--- Data lines ---

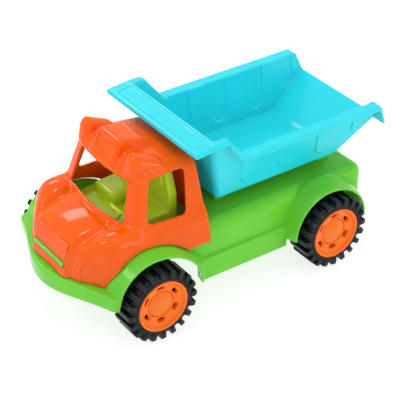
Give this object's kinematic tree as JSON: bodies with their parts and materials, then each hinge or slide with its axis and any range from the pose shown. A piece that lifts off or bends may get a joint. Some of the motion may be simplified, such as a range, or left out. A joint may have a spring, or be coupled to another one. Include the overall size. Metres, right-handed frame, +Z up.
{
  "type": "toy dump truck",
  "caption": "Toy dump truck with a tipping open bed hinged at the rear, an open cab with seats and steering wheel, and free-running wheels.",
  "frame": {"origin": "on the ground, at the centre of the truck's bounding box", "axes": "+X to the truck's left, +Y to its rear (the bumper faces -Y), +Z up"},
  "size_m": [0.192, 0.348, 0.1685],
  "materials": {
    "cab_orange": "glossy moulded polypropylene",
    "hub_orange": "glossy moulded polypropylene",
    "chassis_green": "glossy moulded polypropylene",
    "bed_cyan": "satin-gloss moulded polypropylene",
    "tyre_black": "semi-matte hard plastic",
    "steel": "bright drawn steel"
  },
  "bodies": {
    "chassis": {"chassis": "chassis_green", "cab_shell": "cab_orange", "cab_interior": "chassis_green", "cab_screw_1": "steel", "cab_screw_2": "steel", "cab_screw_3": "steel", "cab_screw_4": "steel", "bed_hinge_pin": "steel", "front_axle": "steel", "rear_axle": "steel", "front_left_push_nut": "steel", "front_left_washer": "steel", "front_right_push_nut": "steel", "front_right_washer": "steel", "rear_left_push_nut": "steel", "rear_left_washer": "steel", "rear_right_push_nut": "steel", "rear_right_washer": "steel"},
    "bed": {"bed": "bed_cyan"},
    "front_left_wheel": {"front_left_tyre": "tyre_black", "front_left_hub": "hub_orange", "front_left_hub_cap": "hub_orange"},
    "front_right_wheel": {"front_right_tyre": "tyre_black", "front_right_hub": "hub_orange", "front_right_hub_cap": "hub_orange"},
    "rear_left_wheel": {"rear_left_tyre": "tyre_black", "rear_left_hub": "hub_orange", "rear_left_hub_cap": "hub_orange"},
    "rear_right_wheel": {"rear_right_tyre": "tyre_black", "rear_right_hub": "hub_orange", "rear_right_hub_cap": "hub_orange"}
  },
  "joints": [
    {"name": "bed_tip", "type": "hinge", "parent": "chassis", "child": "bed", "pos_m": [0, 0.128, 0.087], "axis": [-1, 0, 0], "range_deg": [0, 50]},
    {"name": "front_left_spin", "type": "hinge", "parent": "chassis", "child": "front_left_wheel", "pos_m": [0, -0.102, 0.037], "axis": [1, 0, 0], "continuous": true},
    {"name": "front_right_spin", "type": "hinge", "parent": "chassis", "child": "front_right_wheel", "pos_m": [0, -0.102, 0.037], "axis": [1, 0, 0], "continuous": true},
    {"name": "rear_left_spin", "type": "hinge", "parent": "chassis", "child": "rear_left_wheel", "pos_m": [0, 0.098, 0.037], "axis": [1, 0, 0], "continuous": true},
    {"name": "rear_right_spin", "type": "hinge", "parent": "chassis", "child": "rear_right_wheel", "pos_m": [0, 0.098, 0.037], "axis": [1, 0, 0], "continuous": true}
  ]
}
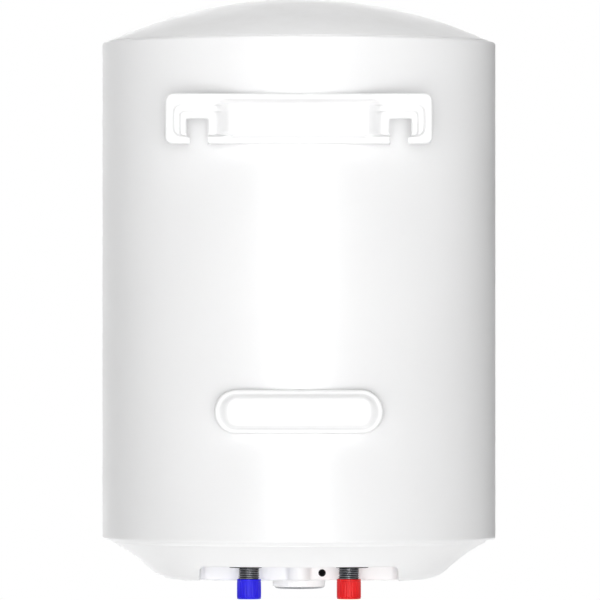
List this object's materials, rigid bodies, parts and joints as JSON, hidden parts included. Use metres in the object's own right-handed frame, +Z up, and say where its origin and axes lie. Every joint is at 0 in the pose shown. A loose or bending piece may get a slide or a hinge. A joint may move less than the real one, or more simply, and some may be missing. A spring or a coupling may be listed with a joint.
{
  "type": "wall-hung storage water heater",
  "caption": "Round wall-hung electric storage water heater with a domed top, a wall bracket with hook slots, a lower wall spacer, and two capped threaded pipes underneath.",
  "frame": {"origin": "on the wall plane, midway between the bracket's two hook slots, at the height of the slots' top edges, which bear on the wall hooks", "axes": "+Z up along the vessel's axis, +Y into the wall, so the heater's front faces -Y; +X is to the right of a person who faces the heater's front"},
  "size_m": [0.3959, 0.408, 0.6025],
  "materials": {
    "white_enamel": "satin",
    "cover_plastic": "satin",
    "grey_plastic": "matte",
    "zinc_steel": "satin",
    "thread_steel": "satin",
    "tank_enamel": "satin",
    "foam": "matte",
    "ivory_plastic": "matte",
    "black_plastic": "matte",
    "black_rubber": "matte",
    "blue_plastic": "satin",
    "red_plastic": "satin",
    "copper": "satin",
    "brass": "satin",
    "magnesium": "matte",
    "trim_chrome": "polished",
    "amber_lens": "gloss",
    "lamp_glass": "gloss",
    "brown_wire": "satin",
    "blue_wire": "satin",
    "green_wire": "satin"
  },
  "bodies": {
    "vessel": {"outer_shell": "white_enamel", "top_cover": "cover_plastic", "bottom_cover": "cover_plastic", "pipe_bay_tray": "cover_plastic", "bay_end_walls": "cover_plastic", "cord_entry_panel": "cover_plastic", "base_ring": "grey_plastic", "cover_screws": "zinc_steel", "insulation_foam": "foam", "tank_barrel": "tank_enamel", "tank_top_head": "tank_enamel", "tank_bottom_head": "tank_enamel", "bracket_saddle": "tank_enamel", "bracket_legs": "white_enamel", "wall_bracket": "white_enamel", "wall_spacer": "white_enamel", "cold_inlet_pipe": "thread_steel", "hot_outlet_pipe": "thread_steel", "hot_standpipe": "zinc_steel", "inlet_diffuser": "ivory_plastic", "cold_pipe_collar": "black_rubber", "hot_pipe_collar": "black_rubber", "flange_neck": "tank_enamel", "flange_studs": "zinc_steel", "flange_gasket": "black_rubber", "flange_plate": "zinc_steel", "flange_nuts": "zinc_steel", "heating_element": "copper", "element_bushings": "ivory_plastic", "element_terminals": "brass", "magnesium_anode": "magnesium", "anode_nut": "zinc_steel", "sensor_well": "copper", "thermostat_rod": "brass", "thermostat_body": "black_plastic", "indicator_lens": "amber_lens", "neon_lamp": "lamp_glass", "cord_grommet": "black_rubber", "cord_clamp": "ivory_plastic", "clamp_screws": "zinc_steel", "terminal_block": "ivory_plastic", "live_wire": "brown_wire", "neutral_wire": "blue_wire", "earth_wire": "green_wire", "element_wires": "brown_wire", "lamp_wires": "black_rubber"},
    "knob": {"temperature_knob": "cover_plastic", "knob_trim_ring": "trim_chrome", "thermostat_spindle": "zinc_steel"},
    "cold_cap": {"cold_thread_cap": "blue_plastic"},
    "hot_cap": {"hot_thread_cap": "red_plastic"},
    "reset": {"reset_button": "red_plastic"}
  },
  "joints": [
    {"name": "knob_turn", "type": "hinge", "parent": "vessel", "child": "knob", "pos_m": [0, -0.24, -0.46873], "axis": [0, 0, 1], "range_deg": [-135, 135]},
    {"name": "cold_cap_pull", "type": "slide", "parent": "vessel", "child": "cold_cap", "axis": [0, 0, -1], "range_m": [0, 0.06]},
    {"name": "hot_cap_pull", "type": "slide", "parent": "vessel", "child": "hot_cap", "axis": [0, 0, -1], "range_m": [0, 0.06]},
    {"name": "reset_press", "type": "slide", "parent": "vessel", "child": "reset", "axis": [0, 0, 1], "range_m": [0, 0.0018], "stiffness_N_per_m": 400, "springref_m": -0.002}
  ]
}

--- What you will do ---
Your task is to reproduce all of the records exactly.

--- The reply ---
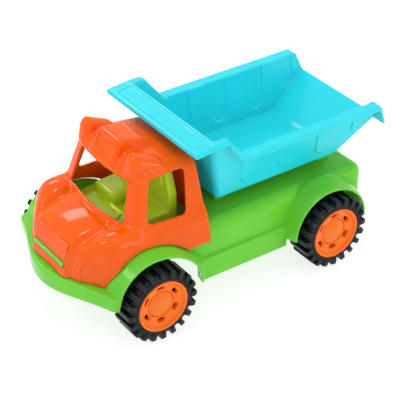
Give this object's kinematic tree as JSON: bodies with their parts and materials, then each hinge or slide with its axis and any range from the pose shown. A piece that lifts off or bends may get a joint. Some of the motion may be simplified, such as a range, or left out. A joint may have a spring, or be coupled to another one. Include the overall size. Metres, right-handed frame, +Z up.
{
  "type": "toy dump truck",
  "caption": "Toy dump truck with a tipping open bed hinged at the rear, an open cab with seats and steering wheel, and free-running wheels.",
  "frame": {"origin": "on the ground, at the centre of the truck's bounding box", "axes": "+X to the truck's left, +Y to its rear (the bumper faces -Y), +Z up"},
  "size_m": [0.192, 0.348, 0.1685],
  "materials": {
    "cab_orange": "glossy moulded polypropylene",
    "hub_orange": "glossy moulded polypropylene",
    "chassis_green": "glossy moulded polypropylene",
    "bed_cyan": "satin-gloss moulded polypropylene",
    "tyre_black": "semi-matte hard plastic",
    "steel": "bright drawn steel"
  },
  "bodies": {
    "chassis": {"chassis": "chassis_green", "cab_shell": "cab_orange", "cab_interior": "chassis_green", "cab_screw_1": "steel", "cab_screw_2": "steel", "cab_screw_3": "steel", "cab_screw_4": "steel", "bed_hinge_pin": "steel", "front_axle": "steel", "rear_axle": "steel", "front_left_push_nut": "steel", "front_left_washer": "steel", "front_right_push_nut": "steel", "front_right_washer": "steel", "rear_left_push_nut": "steel", "rear_left_washer": "steel", "rear_right_push_nut": "steel", "rear_right_washer": "steel"},
    "bed": {"bed": "bed_cyan"},
    "front_left_wheel": {"front_left_tyre": "tyre_black", "front_left_hub": "hub_orange", "front_left_hub_cap": "hub_orange"},
    "front_right_wheel": {"front_right_tyre": "tyre_black", "front_right_hub": "hub_orange", "front_right_hub_cap": "hub_orange"},
    "rear_left_wheel": {"rear_left_tyre": "tyre_black", "rear_left_hub": "hub_orange", "rear_left_hub_cap": "hub_orange"},
    "rear_right_wheel": {"rear_right_tyre": "tyre_black", "rear_right_hub": "hub_orange", "rear_right_hub_cap": "hub_orange"}
  },
  "joints": [
    {"name": "bed_tip", "type": "hinge", "parent": "chassis", "child": "bed", "pos_m": [0, 0.128, 0.087], "axis": [-1, 0, 0], "range_deg": [0, 50]},
    {"name": "front_left_spin", "type": "hinge", "parent": "chassis", "child": "front_left_wheel", "pos_m": [0, -0.102, 0.037], "axis": [1, 0, 0], "continuous": true},
    {"name": "front_right_spin", "type": "hinge", "parent": "chassis", "child": "front_right_wheel", "pos_m": [0, -0.102, 0.037], "axis": [1, 0, 0], "continuous": true},
    {"name": "rear_left_spin", "type": "hinge", "parent": "chassis", "child": "rear_left_wheel", "pos_m": [0, 0.098, 0.037], "axis": [1, 0, 0], "continuous": true},
    {"name": "rear_right_spin", "type": "hinge", "parent": "chassis", "child": "rear_right_wheel", "pos_m": [0, 0.098, 0.037], "axis": [1, 0, 0], "continuous": true}
  ]
}
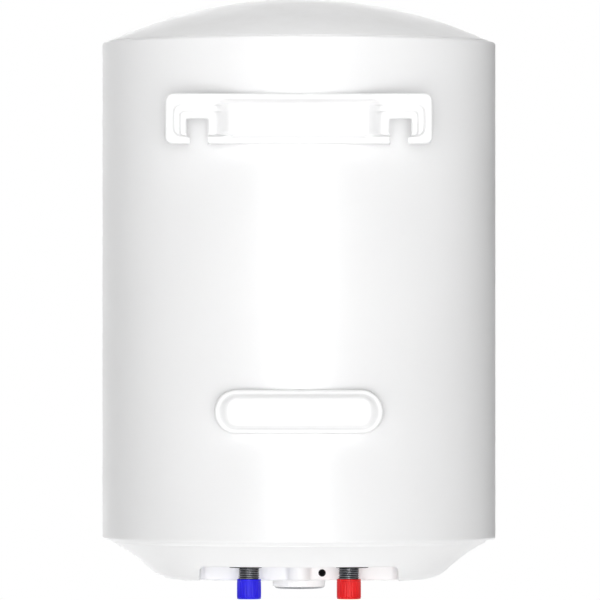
List this object's materials, rigid bodies, parts and joints as JSON, hidden parts included. Use metres in the object's own right-handed frame, +Z up, and say where its origin and axes lie. Every joint is at 0 in the pose shown. A loose or bending piece may get a slide or a hinge. A joint may move less than the real one, or more simply, and some may be missing. A spring or a coupling may be listed with a joint.
{
  "type": "wall-hung storage water heater",
  "caption": "Round wall-hung electric storage water heater with a domed top, a wall bracket with hook slots, a lower wall spacer, and two capped threaded pipes underneath.",
  "frame": {"origin": "on the wall plane, midway between the bracket's two hook slots, at the height of the slots' top edges, which bear on the wall hooks", "axes": "+Z up along the vessel's axis, +Y into the wall, so the heater's front faces -Y; +X is to the right of a person who faces the heater's front"},
  "size_m": [0.3959, 0.408, 0.6025],
  "materials": {
    "white_enamel": "satin",
    "cover_plastic": "satin",
    "grey_plastic": "matte",
    "zinc_steel": "satin",
    "thread_steel": "satin",
    "tank_enamel": "satin",
    "foam": "matte",
    "ivory_plastic": "matte",
    "black_plastic": "matte",
    "black_rubber": "matte",
    "blue_plastic": "satin",
    "red_plastic": "satin",
    "copper": "satin",
    "brass": "satin",
    "magnesium": "matte",
    "trim_chrome": "polished",
    "amber_lens": "gloss",
    "lamp_glass": "gloss",
    "brown_wire": "satin",
    "blue_wire": "satin",
    "green_wire": "satin"
  },
  "bodies": {
    "vessel": {"outer_shell": "white_enamel", "top_cover": "cover_plastic", "bottom_cover": "cover_plastic", "pipe_bay_tray": "cover_plastic", "bay_end_walls": "cover_plastic", "cord_entry_panel": "cover_plastic", "base_ring": "grey_plastic", "cover_screws": "zinc_steel", "insulation_foam": "foam", "tank_barrel": "tank_enamel", "tank_top_head": "tank_enamel", "tank_bottom_head": "tank_enamel", "bracket_saddle": "tank_enamel", "bracket_legs": "white_enamel", "wall_bracket": "white_enamel", "wall_spacer": "white_enamel", "cold_inlet_pipe": "thread_steel", "hot_outlet_pipe": "thread_steel", "hot_standpipe": "zinc_steel", "inlet_diffuser": "ivory_plastic", "cold_pipe_collar": "black_rubber", "hot_pipe_collar": "black_rubber", "flange_neck": "tank_enamel", "flange_studs": "zinc_steel", "flange_gasket": "black_rubber", "flange_plate": "zinc_steel", "flange_nuts": "zinc_steel", "heating_element": "copper", "element_bushings": "ivory_plastic", "element_terminals": "brass", "magnesium_anode": "magnesium", "anode_nut": "zinc_steel", "sensor_well": "copper", "thermostat_rod": "brass", "thermostat_body": "black_plastic", "indicator_lens": "amber_lens", "neon_lamp": "lamp_glass", "cord_grommet": "black_rubber", "cord_clamp": "ivory_plastic", "clamp_screws": "zinc_steel", "terminal_block": "ivory_plastic", "live_wire": "brown_wire", "neutral_wire": "blue_wire", "earth_wire": "green_wire", "element_wires": "brown_wire", "lamp_wires": "black_rubber"},
    "knob": {"temperature_knob": "cover_plastic", "knob_trim_ring": "trim_chrome", "thermostat_spindle": "zinc_steel"},
    "cold_cap": {"cold_thread_cap": "blue_plastic"},
    "hot_cap": {"hot_thread_cap": "red_plastic"},
    "reset": {"reset_button": "red_plastic"}
  },
  "joints": [
    {"name": "knob_turn", "type": "hinge", "parent": "vessel", "child": "knob", "pos_m": [0, -0.24, -0.46873], "axis": [0, 0, 1], "range_deg": [-135, 135]},
    {"name": "cold_cap_pull", "type": "slide", "parent": "vessel", "child": "cold_cap", "axis": [0, 0, -1], "range_m": [0, 0.06]},
    {"name": "hot_cap_pull", "type": "slide", "parent": "vessel", "child": "hot_cap", "axis": [0, 0, -1], "range_m": [0, 0.06]},
    {"name": "reset_press", "type": "slide", "parent": "vessel", "child": "reset", "axis": [0, 0, 1], "range_m": [0, 0.0018], "stiffness_N_per_m": 400, "springref_m": -0.002}
  ]
}